Car sur 2h45 de film, Christopher Nolan va imposer un récit dense dans lequel une galerie de personnages ne va cesser d’évoluer. Si la première partie peut sembler trainer un peu pour remettre en place tous les pions sur l’échiquier, nous rappeler le contexte et faire revenir Batman sur le devant de la scène, on ne voit ensuite plus le temps passer tant le réalisateur a de choses à raconter. Que ce soit les destinées ou les origines des personnages, la figure du héros ou évidemment la menace implacable de Bane sur Gotham. Si Batman était la vedette d’un Batman Begins traitant de la peur et Joker la star du chaos dans the Dark Knight, ici c’est à Bane de mener la révolution à Gotham.
Mais Bane n’est pas forcément le personnage principal de cette conclusion. Pas plus que Batman, Gordon ou la nouvelle venue Selina Kyle d’ailleurs. Non, la véritable héroïne de The Dark Knight Rises, c’est bien la cité de Gotham. C’est à travers la ville, les menaces qui l’atteignent, les plaies qu’elle devra panser que Christopher Nolan traite des thèmes de notre société malade. Et après la paranoïa causée par le terrorisme dans le précédent volet, c’est de crise économique et de révolution politique dont il est question ici. Ou comment la peur, le désespoir, la pauvreté et bien d’autres facteurs de sociétés perdant leurs repères peuvent mener de nouveaux leaders à s’octroyer le pouvoir sur un peuple réduit au silence.
En cela, Nolan poursuit et vient conclure le discours qu’il avait brillamment entamé dans les deux précédents volets. Cependant, c’est ici parfois bancal, souvent traité de façon assez grossière et si le sujet d’étude est passionnant, c’est cette fois trop maladroit pour accrocher pleinement.
A côté de Gotham qui prend autant de coups que Batman (le second étant d’ailleurs l’esprit de la première, leurs destins ne peuvent être que liés), Nolan nous montre toutefois un certain espoir au travers de Gordon et du jeune flic John Blake. Mais ce n’est pas pour autant qu’ils sont simples. Au contraire, entre dilemme moral et secrets enfouis, ils se révèlent plus complexes qu’il n’y parait. C’est d’ailleurs aussi et surtout le cas de Bane ou Selina Kyle.

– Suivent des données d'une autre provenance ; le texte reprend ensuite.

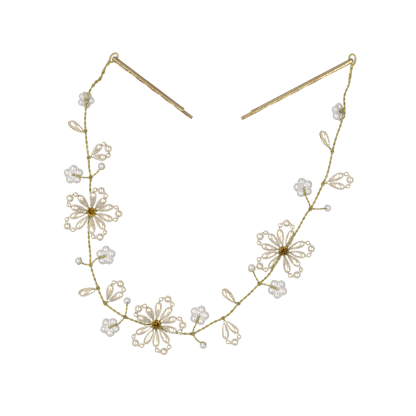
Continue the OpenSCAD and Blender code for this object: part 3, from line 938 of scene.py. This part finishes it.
class HAIRVINE_OT_nests(bpy.types.Operator):
    """The coiled wire in the middle of each flower"""

    bl_idname = "hairvine.nests"
    bl_label = "Flower centres"

    def execute(self, context):
        wires = context.scene.vine_wires
        chance = random.Random(41)
        for flower, (middle, _) in FLOWERS.items():
            hub = coil_middle(middle, wires)
            tangled = flower == "right"
            work = WireWork(flower)
            self.add_base(work, hub, wires)
            self.add_coil(work, hub, wires, chance, 2.5 if tangled else 4)
            self.add_tangle(work, hub, wires, chance, 10 if tangled else 5, tangled)
            name = f"flower_{flower}_centre"
            show(f"{name}_nest", work.mesh(), "dark_gold_wire", name)
        return {"FINISHED"}

    def add_base(self, work, hub, wires):
        """A flat spiral that closes the bottom of the coil."""
        way = []
        for i in range(60):
            angle, reach = 0.42 * i, 0.25 + 0.024 * i
            way.append(placed(hub + Vector((reach * cos(angle), reach * sin(angle), -0.1))))
        work.add(way, 1.1 * wires.nest_radius)

    def add_coil(self, work, hub, wires, chance, turns):
        lean = chance.uniform(0, tau)
        way = []
        for i in range(int(POINTS_PER_TURN * turns) + 1):
            turn = i / POINTS_PER_TURN
            angle = tau * turn
            reach = 1.95 - 0.1 * turn + 0.16 * sin(2.3 * angle + lean)
            height = 0.5 * turn + 0.16 * sin(angle + lean)
            way.append(placed(hub + Vector((reach * cos(angle), reach * sin(angle), max(0, height)))))
        work.add(way, wires.nest_radius)

    def add_tangle(self, work, hub, wires, chance, count, wide):
        """Loops that lie across the coil at odd angles."""
        for _ in range(count):
            away, around = chance.uniform(0.2, 1.7 if wide else 0.6), chance.uniform(0, tau)
            centre = hub + Vector((away * cos(around), away * sin(around), chance.uniform(0.7, 1.5)))
            tilt = Matrix.Rotation(chance.uniform(0.4, 1.3), 3, "X")
            spin = Matrix.Rotation(chance.uniform(0, tau), 3, "Z")
            reach = chance.uniform(0.75, 1.15)
            way = [
                centre + spin @ (tilt @ Vector((reach * cos(a), reach * sin(a), 0)))
                for a in [tau * k / POINTS_PER_TURN for k in range(17)]
            ]
            work.add([placed((p.x, p.y, max(p.z, hub.z))) for p in way], 0.85 * wires.nest_radius)


def wave(part, height):
    return height * (1 - cos(tau * 4 * part)) / 2 if 0 < part < 1 else 0


def pin_route(length, sizes):
    """Way of the strip in its own plane, in metres: short upper leg, bend, long waved lower leg."""
    thick = sizes.strip_height
    low = thick / 2
    bend = (sizes.leg_gap + thick) / 2
    bend_x = bend + low
    upper_end = length - sizes.short_leg
    nip_x = 0.92 * upper_end
    nip = sizes.crimp_height + 2 * thick
    tip = 1.6 * MM
    route = [(upper_end, nip + 0.35 * MM), ((upper_end + nip_x) / 2, nip + 0.05 * MM), (nip_x, nip)]
    for part in shares(12)[1:-1]:
        height = nip + (low + 2 * bend - nip) * part
        route.append((nip_x + (bend_x - nip_x) * part, height))
    for part in shares(16):
        angle = pi * (0.5 + part)
        route.append((bend_x + bend * cos(angle), low + bend + bend * sin(angle)))
    span = length - tip - bend_x
    for part in shares(72)[1:]:
        x = bend_x + span * part
        route.append((x, low + wave((x / length - 0.2) / 0.66, sizes.crimp_height)))
    return route + [(length - tip / 2, low + 0.1 * MM), (length, low + 0.35 * MM)]


def bent_strip(name, route, sizes):
    """The strip of a pin, rounded outward across its width."""
    half = sizes.strip_width / 2
    outward = [Vector((0, 1, 0)).cross(direction_at(route, i)) for i in range(len(route))]
    bm = bmesh.new()
    line = [bm.verts.new(p + Vector((0, -half, 0))) for p in route]
    edges = [bm.edges.new(pair) for pair in zip(line, line[1:])]
    for across in (-0.5, 0, 0.5, 1):
        grown = bmesh.ops.extrude_edge_only(bm, edges=edges)["geom"]
        line = [v for v in grown if isinstance(v, bmesh.types.BMVert)]
        edges = [e for e in grown if isinstance(e, bmesh.types.BMEdge) and set(e.verts) <= set(line)]
        rise = sizes.dome_height * (1 - across ** 2)
        for vert, place, out in zip(line, route, outward):
            vert.co = place + Vector((0, across * half, 0)) + out * rise
    bmesh.ops.recalc_face_normals(bm, faces=bm.faces)
    return applied(
        mesh_of(bm, name),
        ("SOLIDIFY", {"thickness": sizes.strip_height, "offset": 0.0, "use_even_offset": True}),
        ("BEVEL", {"width": 0.16 * MM, "segments": 3, "limit_method": "ANGLE", "angle_limit": radians(50)}),
    )


class HAIRVINE_OT_pins(bpy.types.Operator):
    """The two hairpins, each one bent strip"""

    bl_idname = "hairvine.pins"
    bl_label = "Hairpins"

    def execute(self, context):
        sizes = context.scene.vine_pins
        for side, (at, turn, roll, length) in PINS.items():
            route = [Vector((x, 0, z)) for x, z in pin_route(length * MM, sizes)]
            strip = bent_strip(f"pin_{side}", route, sizes)
            # The lowest point of the leaning, rounded strip rests on the table
            lean = sizes.strip_width / 2 * abs(sin(radians(roll)))
            foot = (sizes.dome_height + lean ** 2 / (4 * sizes.dome_height)) / MM + 0.02
            strip.transform(lying(at, foot, turn) @ turned(roll, "X"))
            show(f"pin_{side}_strip", strip, "pin_metal", f"pin_{side}")
        return {"FINISHED"}


class HAIRVINE_OT_stage(bpy.types.Operator):
    """A pale floor, soft light and a camera that looks straight down"""

    bl_idname = "hairvine.stage"
    bl_label = "Floor, light and camera"

    def execute(self, context):
        scene = context.scene
        scene.view_settings.view_transform = "Standard"
        table, tree = new_material("Light table, opal acrylic")
        add_surface(tree, {
            "Base Color": linear("#4f4f4f"), "Roughness": 0.9, "Emission Color": linear("#ffffff"),
            "Emission Strength": 0.96,
        })
        bm = bmesh.new()
        bmesh.ops.create_grid(bm, x_segments=1, y_segments=1, size=1.5, matrix=shift(0, 0, -0.02))
        floor = add_object("floor", mesh_of(bm, "floor"))
        floor.data.materials.append(table)
        scene.world = self.light_tent()
        # Two long softboxes beside the camera draw two streaks along each pearl
        for name, place, length, power in (
            ("Left softbox", (-0.33, 0.1, 0.6), 0.8, 4.4),
            ("Right softbox", (0.35, -0.1, 0.6), 0.6, 2.9),
        ):
            light = bpy.data.lights.new(name, "AREA")
            light.shape = "RECTANGLE"
            light.size = 0.24
            light.size_y = length
            light.energy = power
            lamp = add_object(name, light)
            lamp.location = place
            lamp.rotation_euler = (0, atan2(place[0], place[2]), 0)
        camera = add_object("Camera", bpy.data.cameras.new("Camera"))
        camera.data.lens = 85
        camera.data.clip_start = 0.01
        camera.location = at_height((-1.2, -2.64), CAMERA_HEIGHT)
        scene.camera = camera
        return {"FINISHED"}

    def light_tent(self):
        """A tent of white cloth: brightest halfway up, a little more to the upper left, dark at the camera's
        opening and below."""
        world = bpy.data.worlds.new("Light tent")
        world.use_nodes = True
        tree = world.node_tree
        tree.nodes.clear()
        coords = add_node(tree, "ShaderNodeTexCoord")
        toward = add_node(tree, "ShaderNodeSeparateXYZ", {"Vector": coords.outputs["Generated"]})
        cloth = add_node(tree, "ShaderNodeValToRGB", {"Fac": toward.outputs["Z"]})
        ramp = cloth.color_ramp
        for position, grey in ((0, 0.15), (0.45, 0.25), (0.6, 1), (0.88, 0.8), (0.94, 0.12), (1, 0.12)):
            stop = ramp.elements.new(position) if 0 < position < 1 else ramp.elements[int(position)]
            stop.color = (grey, grey, grey, 1)
        across = add_node(tree, "ShaderNodeVectorMath", {
            0: coords.outputs["Generated"], 1: (-0.8, 0.6, 0.0),
        }, operation="DOT_PRODUCT")
        side = add_node(tree, "ShaderNodeMapRange", {
            "Value": across.outputs["Value"], "From Min": -0.8, "From Max": 0.8, "To Min": 0.65,
            "To Max": 0.75,
        })
        sky = add_node(tree, "ShaderNodeBackground", {
            "Color": cloth.outputs["Color"], "Strength": side.outputs["Result"],
        })
        add_node(tree, "ShaderNodeOutputWorld", {"Surface": sky.outputs["Background"]})
        return world


class HAIRVINE_PT_parts(bpy.types.Panel):
    """Lists the vine's pieces"""

    bl_idname = "HAIRVINE_PT_parts"
    bl_label = "Hair vine"
    bl_space_type = "VIEW_3D"
    bl_region_type = "UI"
    bl_category = "Hair vine"

    def draw(self, context):
        for operator in OPERATORS:
            self.layout.operator(operator.bl_idname)
        for group, kind in GROUPS.items():
            box = self.layout.box()
            for key in kind.__annotations__:
                box.prop(getattr(context.scene, group), key)


GROUPS = {
    "vine_beads": BeadSizes,
    "vine_blossoms": BlossomSizes,
    "vine_wires": WireSizes,
    "vine_pins": PinSizes,
    "vine_finishes": Finishes,
}
OPERATORS = (
    HAIRVINE_OT_stage,
    HAIRVINE_OT_vine,
    HAIRVINE_OT_threads,
    HAIRVINE_OT_nests,
    HAIRVINE_OT_petals,
    HAIRVINE_OT_sprigs,
    HAIRVINE_OT_leaves,
    HAIRVINE_OT_blossoms,
    HAIRVINE_OT_buds,
    HAIRVINE_OT_pins,
)


def register():
    for group, kind in GROUPS.items():
        bpy.utils.register_class(kind)
        setattr(bpy.types.Scene, group, PointerProperty(type=kind))
    for kind in (*OPERATORS, HAIRVINE_PT_parts):
        bpy.utils.register_class(kind)


def unregister():
    for kind in (HAIRVINE_PT_parts, *reversed(OPERATORS)):
        bpy.utils.unregister_class(kind)
    for group, kind in GROUPS.items():
        delattr(bpy.types.Scene, group)
        bpy.utils.unregister_class(kind)


def main():
    register()
    bpy.ops.hairvine.stage()
    bpy.ops.hairvine.vine()
    bpy.ops.hairvine.threads()
    bpy.ops.hairvine.nests()
    bpy.ops.hairvine.petals()
    bpy.ops.hairvine.sprigs()
    bpy.ops.hairvine.leaves()
    bpy.ops.hairvine.blossoms()
    bpy.ops.hairvine.buds()
    bpy.ops.hairvine.pins()


if __name__ == "__main__":
    main()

En ce sens, les personnages sont particulièrement bien écrits et passionnants, Catwoman la première (mention spéciale à Anne Hathaway particulièrement à l’aise dans la combinaison de la voleuse faisant taire toutes les rumeurs et montrant un investissement physique et psychologique étonnant) mais aussi Alfred (Michael Caine sacrément touchant) et évidemment Bruce Wayne (Christian Bale dans une sobriété et en même temps une intensité qui lui vont particulièrement bien).
Avec une telle ambition et une galerie de personnages foisonnante, Nolan s’est donné les moyens de mettre en place sa vision, l’ampleur du récit qu’il a imaginé. En cela le film est vraiment impressionnant, de l’ouverture aux poursuites en passant par la destruction d’un stade comme on a pu le voir dans la bande-annonce. Le réalisateur, avec l’appui de la musique d’Hans Zimmer maintient une tension à tout instant, pendant 2h45 dont on ne décroche pas. Pourtant quelque chose ne colle pas et nous empêche d’apprécier le spectacle et la destinée du héros.
En effet, on savait Nolan peu à l’aise avec les scènes de bagarre mano à mano et ce défaut nuit ici grandement au choc qu’imposait l’un des tournants du film et qui ne se produit que moyennement. De même, l’utilisation de facilités scénaristiques, d’ellipses temporelles mal gérées, de flashbacks sans intérêt, d’allusions pour les fans et surtout de recettes ramenant la profondeur du récit à une histoire déjà vue dans mille blockbusters dans la dernière partie déçoivent.En effet, alors que le réalisateur avait amené ses films dans des terres presque inexplorées du blockbuster, il y revient d’un seul coup et c’est bien dommage.
Du coup, the Dark Knight Rises n’atteint pas le niveau de son prédécesseur. Il lui manque pour ça cette âme chaotique qui le caractérisait et une construction narrative vraiment aboutie. Mais même sans cela, Nolan arrive tout de même à conclure une histoire ambitieuse qu’il déroule avec panache depuis Batman Begins, nous offrant l’une des trilogies héroïques les plus fascinantes du cinéma.